-- Data extract --
----------------
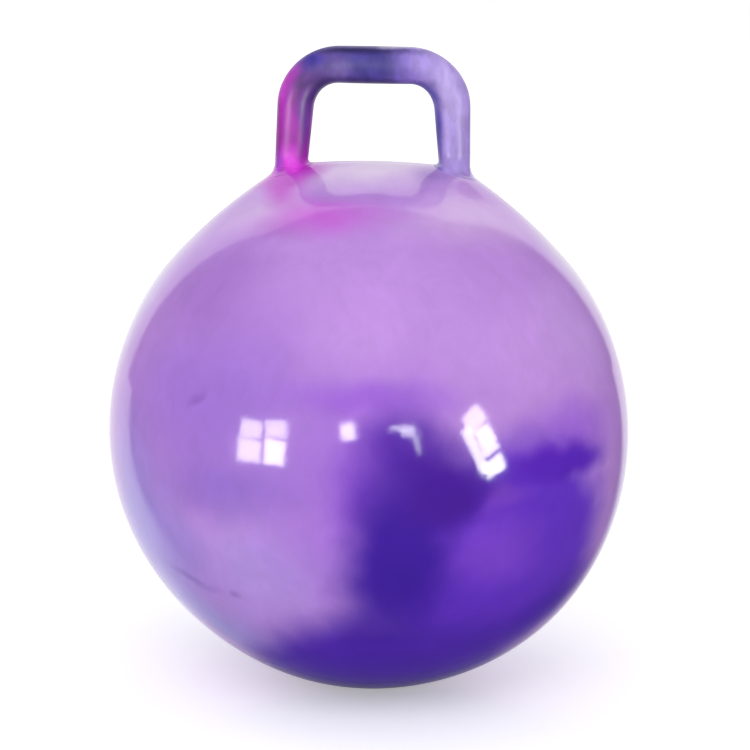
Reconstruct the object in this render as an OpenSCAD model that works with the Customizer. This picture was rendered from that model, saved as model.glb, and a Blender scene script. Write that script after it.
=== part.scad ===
// Hopper ball: an inflated ball with a hollow loop handle on top and an air valve on its back.
// The ball stands on the flat patch that its own weight presses into its skin, at z = 0.
// The loop handle lies in the plane y = 0, and the valve points to +Y and up.

/* [Ball] */
// Diameter of the inflated ball
ball_d = 450; // [380:5:600]
// Thickness of the ball's skin when it is inflated
skin_wall = 1; // [0.8:0.1:2]
// Radius of the patch that lies flat on the floor
contact_r = 24; // [18:1:32]
// How far the thick skin round the handle stands above the round ball
crown_rise = 5.4; // [3:0.2:8]
// Angle from the top at which the crown starts to rise
crown_angle = 47; // [43:1:52]

/* [Handle] */
// Radius of the tube along the grip and round the corners
grip_r = 15.7; // [14.5:0.1:17.5]
// Radius of the tube where a leg meets its foot
leg_r = 12.6; // [11.5:0.1:14]
// Thickness of the handle's wall
handle_wall = 2.6; // [1.8:0.1:4]
// Distance between the centres of the two feet
foot_span = 141; // [132:1:150]
// Lean of each leg towards the other
leg_lean = 3.5; // [1:0.5:6]
// Radius of the corners, on the line through the middle of the tube
corner_r = 37; // [32:1:42]
// Height of the finger gap, from the top of the crown to the grip
finger_gap = 68; // [64:1:80]
// Radius of the hollow round that joins a leg to its foot
foot_fillet = 14; // [11:0.5:16]

/* [Valve] */
// Height of the valve above the ball's middle, as an angle
valve_angle = 28; // [10:1:32]
// Radius of the air hole
bore_r = 4.5; // [4:0.1:5]
// Radius of the neck that hangs inside the ball
neck_r = 7.5; // [7:0.1:9]
// Length of the neck inside the ball
neck_length = 24; // [23:0.5:30]
// Radius of the flange that is bonded to the skin
flange_r = 15; // [13.5:0.5:20]
// Height of the flange above the skin
flange_height = 1.8; // [1.6:0.1:3]
// Radius of the plug's head
head_r = 8.5; // [8:0.1:10]
// Thickness of the plug's head
head_height = 2.2; // [1.8:0.1:3]
// Length of the plug's stem below its head
stem_length = 20; // [18:0.5:21]
// Height of the finger tab on the plug's head
tab_height = 2.6; // [2:0.1:4]

/* [Hidden] */
$fn = 96;
skin_colour = "#b385dc";
handle_colour = "#8e5cc8";
seat_colour = "#c9a6e6";
plug_colour = "#f4f1f7";

snap_step = 0.01;              // faces that meet end to end are placed on this grid
function snapped(value) = round(value / snap_step) * snap_step;

// Ball
overrun = 1;                   // how far a cut runs past the face it opens
ball_r = ball_d / 2;
centre_height = snapped(sqrt(pow(ball_r, 2) - pow(contact_r, 2)));
crown_r = ball_r + crown_rise;
// The crown is part of a smaller sphere, centred higher, that crosses the round ball at the crown's angle
cap_offset = snapped((pow(crown_r, 2) - pow(ball_r, 2)) / (2 * (crown_r - ball_r * cos(crown_angle))));
cap_r = crown_r - cap_offset;
cap_centre = centre_height + cap_offset;
crown_top = cap_centre + cap_r;

// Handle
bore_leg_r = leg_r - handle_wall;
grip_height = snapped(crown_top + finger_gap + grip_r);
foot_x = foot_span / 2;
foot_z = cap_centre + sqrt(pow(cap_r, 2) - pow(foot_x, 2));
foot_slope = asin(foot_x / cap_r);     // how far the skin under a foot falls outwards
foot_tilt = foot_slope + leg_lean;     // between a leg and the skin's normal
corner_turn = 90 - leg_lean;
corner_drop = corner_r * (1 - sin(leg_lean));
leg_length = snapped((grip_height - corner_drop - foot_z) / cos(leg_lean));
leg_sink = 2 * leg_r;                  // how far a leg is drawn below the skin before it is cut
leg_taper_length = snapped(leg_length - leg_r);
grip_half = snapped(foot_x - leg_length * sin(leg_lean) - corner_r * cos(leg_lean));
joint_lap = 0.3;                       // how far a leg's end runs up over the corner
joint_step = 0.05;                     // how far it stands out there, so that the two join as one solid
boss_turn = 90 - foot_tilt;            // angle that the boss's hollow side turns through

// Valve
seat_facets = 256;             // the flange's seat is cut from a fine ball
neck_clearance = 0.1;
head_clearance = 0.3;
head_gap = 0.1;
plug_clearance = 0.05;
recess_depth = 0.8;
flange_edge_share = 0.45;                    // round of the flange's edge, as a share of its height
stem_groove = 0.5;
stem_tip_r = 3.2;
stem_core_r = 2.1;
core_floor = 3;                              // solid length of the stem below the head
head_edge_share = 0.45;                      // round of the head's edge, as a share of its thickness
rib_width = 1.6;
rib_pitch = 4.6;
rib_count = 3;
tip_length = 4;
tab_width = 2.4;
tab_length_share = 0.8;                      // length of the tab as a share of the head's width
plug_seat = flange_height - recess_depth + head_gap;
stem_r = bore_r - plug_clearance;

// Half of the ball's outline, drawn in by inset, with the ball's centre at the origin
module ball_outline(inset) {
    floor_depth = centre_height - inset;
    intersection() {
        union() {
            circle(ball_r - inset);
            translate([0, cap_offset])
                circle(cap_r - inset);
        }
        translate([0, -floor_depth])
            square([ball_d, ball_d + floor_depth]);
    }
}

// Puts children on the valve's axis, with the skin's outside at z = 0
module on_valve_axis() {
    translate([0, 0, centre_height])
        rotate([valve_angle - 90, 0, 0])
            translate([0, 0, ball_r])
                children();
}

// Puts children on the axis of a leg, with z = 0 where the leg meets its corner
module on_leg(side) {
    mirror([side < 0 ? 1 : 0, 0, 0])
        translate([grip_half, 0, grip_height - corner_r])
            rotate([0, -leg_lean, 0])
                translate([corner_r, 0, 0])
                    children();
}

// Puts children on the skin's normal at the middle of a foot, with the skin at z = 0
module on_foot(side) {
    mirror([side < 0 ? 1 : 0, 0, 0])
        translate([0, 0, cap_centre])
            rotate([0, foot_slope, 0])
                translate([0, 0, cap_r])
                    children();
}

// The handle's tube, drawn in by inset, with legs that run on below the skin
module handle_tube(inset) {
    tube_r = grip_r - inset;
    root_r = leg_r - inset;
    translate([0, 0, grip_height])
        rotate([0, 90, 0])
            cylinder(h = 2 * grip_half, r = tube_r, center = true);
    for (side = [-1, 1]) {
        mirror([side < 0 ? 1 : 0, 0, 0])
            translate([grip_half, 0, grip_height - corner_r])
                rotate([90, 0, 0])
                    rotate_extrude(angle = corner_turn, start = leg_lean)
                        translate([corner_r, 0])
                            circle(tube_r);
        on_leg(side)
            translate([0, 0, -leg_taper_length])
                cylinder(h = leg_taper_length + joint_lap, r1 = root_r, r2 = tube_r + joint_step);
        on_leg(side)
            translate([0, 0, -leg_length - leg_sink])
                cylinder(h = leg_length + leg_sink - leg_taper_length, r = root_r);
    }
}

// A solid of revolution with a hollow side of the foot's round, from the middle out to its rim
module hollow_round(neck_radius, neck_height, turn) {
    round_x = neck_radius + foot_fillet * sin(turn);
    rotate_extrude()
        difference() {
            polygon([
                [0, -leg_r],
                [round_x, -leg_r],
                [round_x, neck_height - foot_fillet * (1 - cos(turn))],
                [neck_radius, neck_height],
                [0, neck_height]
            ]);
            translate([round_x, neck_height + foot_fillet * cos(turn)])
                circle(foot_fillet);
        }
}

// The ball's skin, open under the two feet and at the valve
module ball_skin() {
    color(skin_colour)
        difference() {
            translate([0, 0, centre_height])
                rotate_extrude()
                    difference() {
                        ball_outline(0);
                        ball_outline(skin_wall);
                    }
            for (side = [-1, 1])
                on_leg(side)
                    translate([0, 0, -leg_length])
                        cylinder(h = 2 * leg_sink, r = bore_leg_r, center = true);
            on_valve_axis()
                cylinder(h = 4 * neck_r, r = neck_r + neck_clearance, center = true);
        }
}

// The hollow loop, seated on the crown by its two feet
module loop_handle() {
    boss_height = foot_fillet * (1 - cos(boss_turn));
    boss_neck = leg_r / cos(foot_tilt) - boss_height * tan(foot_tilt);
    color(handle_colour)
        difference() {
            difference() {
                union() {
                    handle_tube(0);
                    for (side = [-1, 1])
                        on_foot(side)
                            hollow_round(boss_neck, boss_height, boss_turn);
                }
                translate([0, 0, cap_centre])
                    rotate([0, 0, 90])
                        sphere(cap_r);
            }
            handle_tube(handle_wall);
        }
}

// The valve's body: a flange that follows the skin and a neck through it
module valve_seat() {
    edge_r = flange_edge_share * flange_height;
    color(seat_colour)
        on_valve_axis()
            difference() {
                union() {
                    difference() {
                        union() {
                            translate([0, 0, -flange_height])
                                cylinder(h = 2 * flange_height - edge_r, r = flange_r);
                            cylinder(h = flange_height, r = flange_r - edge_r);
                            translate([0, 0, flange_height - edge_r])
                                rotate_extrude()
                                    translate([flange_r - edge_r, 0])
                                        circle(edge_r);
                        }
                        translate([0, 0, -ball_r])
                            rotate([90, 0, 0])
                                sphere(ball_r, $fn = seat_facets);
                    }
                    translate([0, 0, -neck_length])
                        cylinder(h = neck_length + flange_height / 2, r = neck_r);
                }
                translate([0, 0, -neck_length - overrun])
                    cylinder(h = neck_length + flange_height + 2 * overrun, r = bore_r);
                translate([0, 0, flange_height - recess_depth])
                    cylinder(h = recess_depth + overrun, r = head_r + head_clearance);
            }
}

// The stopper: a head with a finger tab, and a ribbed stem in the air hole
module valve_plug() {
    groove_r = stem_r - stem_groove;
    edge_r = head_edge_share * head_height;
    tab_half = tab_length_share * head_r - tab_width / 2;
    color(plug_colour)
        on_valve_axis()
            translate([0, 0, plug_seat])
                difference() {
                    union() {
                        cylinder(h = head_height - edge_r, r = head_r);
                        cylinder(h = head_height, r = head_r - edge_r);
                        translate([0, 0, head_height - edge_r])
                            rotate_extrude()
                                translate([head_r - edge_r, 0])
                                    circle(edge_r);
                        translate([-tab_half, -tab_width / 2, 0])
                            cube([2 * tab_half, tab_width, head_height + tab_height]);
                        for (side = [-1, 1])
                            translate([side * tab_half, 0, 0])
                                cylinder(h = head_height + tab_height, r = tab_width / 2);
                        translate([0, 0, -rib_width])
                            cylinder(h = rib_width, r = stem_r);
                        translate([0, 0, tip_length - stem_length])
                            cylinder(h = stem_length - tip_length, r = groove_r);
                        translate([0, 0, -stem_length])
                            cylinder(h = tip_length, r1 = stem_tip_r, r2 = groove_r);
                        for (rib = [1 : rib_count])
                            translate([0, 0, -rib * rib_pitch])
                                cylinder(h = rib_width, r = stem_r);
                    }
                    translate([0, 0, -stem_length - overrun])
                        cylinder(h = stem_length - core_floor + overrun, r = stem_core_r);
                }
}

ball_skin();
loop_handle();
valve_seat();
valve_plug();
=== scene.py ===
"""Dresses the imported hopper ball: its marbled skin, loop handle, air valve and a plain white stage.
Lengths are metres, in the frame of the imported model, unless a comment says otherwise."""

import math

import bmesh
import bpy
from mathutils import Matrix, Vector


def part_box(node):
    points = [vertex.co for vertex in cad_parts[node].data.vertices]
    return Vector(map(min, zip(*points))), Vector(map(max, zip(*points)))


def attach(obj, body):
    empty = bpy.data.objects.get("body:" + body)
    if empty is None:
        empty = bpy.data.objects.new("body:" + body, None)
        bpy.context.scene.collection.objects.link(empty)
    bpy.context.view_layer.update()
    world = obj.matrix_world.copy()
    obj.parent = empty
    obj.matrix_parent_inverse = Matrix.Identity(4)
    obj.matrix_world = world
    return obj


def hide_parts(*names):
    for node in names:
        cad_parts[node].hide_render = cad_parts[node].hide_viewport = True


bl_info = {
    "name": "Hopper ball",
    "version": (1, 0, 0),
    "blender": (4, 5, 0),
    "location": "View3D > Sidebar > Hopper ball",
    "description": "Builds the looks of a marbled hopper ball round its packed model",
    "category": "Object",
}

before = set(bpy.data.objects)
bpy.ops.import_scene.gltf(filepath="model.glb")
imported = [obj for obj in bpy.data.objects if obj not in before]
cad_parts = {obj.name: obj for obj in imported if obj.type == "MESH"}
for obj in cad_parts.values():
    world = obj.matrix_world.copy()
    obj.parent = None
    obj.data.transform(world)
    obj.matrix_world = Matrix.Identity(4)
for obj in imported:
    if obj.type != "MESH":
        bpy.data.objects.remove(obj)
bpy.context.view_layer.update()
BALL_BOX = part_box("ball_skin")
BALL_DIAMETER = BALL_BOX[1].x - BALL_BOX[0].x
MM = 0.001
PVC_IOR = 1.54


# Helpers


def linear(code):
    """Linear colour with alpha, from an sRGB hex code."""
    shares = [int(code[i : i + 2], 16) / 255 for i in (1, 3, 5)]
    levels = [s / 12.92 if s <= 0.04045 else ((s + 0.055) / 1.055) ** 2.4 for s in shares]
    return (*levels, 1.0)


def add_node(tree, kind, inputs=None, **settings):
    """Adds a node. An input is named or numbered, and gets a value or the output that feeds it."""
    node = tree.nodes.new(kind)
    for name, value in settings.items():
        setattr(node, name, value)
    for key, value in (inputs or {}).items():
        if isinstance(value, bpy.types.NodeSocket):
            tree.links.new(value, node.inputs[key])
        else:
            node.inputs[key].default_value = value
    return node


def new_material(name):
    """An empty material and its node tree."""
    material = bpy.data.materials.new(name)
    material.use_nodes = True
    material.node_tree.nodes.clear()
    return material, material.node_tree


def centred_places(tree):
    """Coordinates of the frame, and the same from the ball's centre."""
    place = add_node(tree, "ShaderNodeTexCoord").outputs["Object"]
    both = {0: place, 1: -ball_centre(bpy.context.scene.hopper_ball)}
    return place, add_node(tree, "ShaderNodeVectorMath", both, operation="ADD").outputs[0]


def inside(tree, *edges):
    """A share of 1 inside soft edges and 0 outside them.
    An edge is the value that crosses it, and that value just outside and just inside."""
    share = 1.0
    for value, outer, inner in edges:
        ends = {"Value": value, "From Min": outer, "From Max": inner}
        step = add_node(tree, "ShaderNodeMapRange", ends, interpolation_type="SMOOTHSTEP")
        both = {0: share, 1: step.outputs[0]}
        share = add_node(tree, "ShaderNodeMath", both, operation="MULTIPLY").outputs[0]
    return share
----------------
From the line with "translate([0, 0, -stem_length])" through the line with "zip(*points))), Vector(map(max, zip(*points)))", repeat every line exactly, both ends included, and nothing outside that range.

-- Exercise answer --
                        translate([0, 0, -stem_length])
                            cylinder(h = tip_length, r1 = stem_tip_r, r2 = groove_r);
                        for (rib = [1 : rib_count])
                            translate([0, 0, -rib * rib_pitch])
                                cylinder(h = rib_width, r = stem_r);
                    }
                    translate([0, 0, -stem_length - overrun])
                        cylinder(h = stem_length - core_floor + overrun, r = stem_core_r);
                }
}

ball_skin();
loop_handle();
valve_seat();
valve_plug();
=== scene.py ===
"""Dresses the imported hopper ball: its marbled skin, loop handle, air valve and a plain white stage.
Lengths are metres, in the frame of the imported model, unless a comment says otherwise."""

import math

import bmesh
import bpy
from mathutils import Matrix, Vector


def part_box(node):
    points = [vertex.co for vertex in cad_parts[node].data.vertices]
    return Vector(map(min, zip(*points))), Vector(map(max, zip(*points)))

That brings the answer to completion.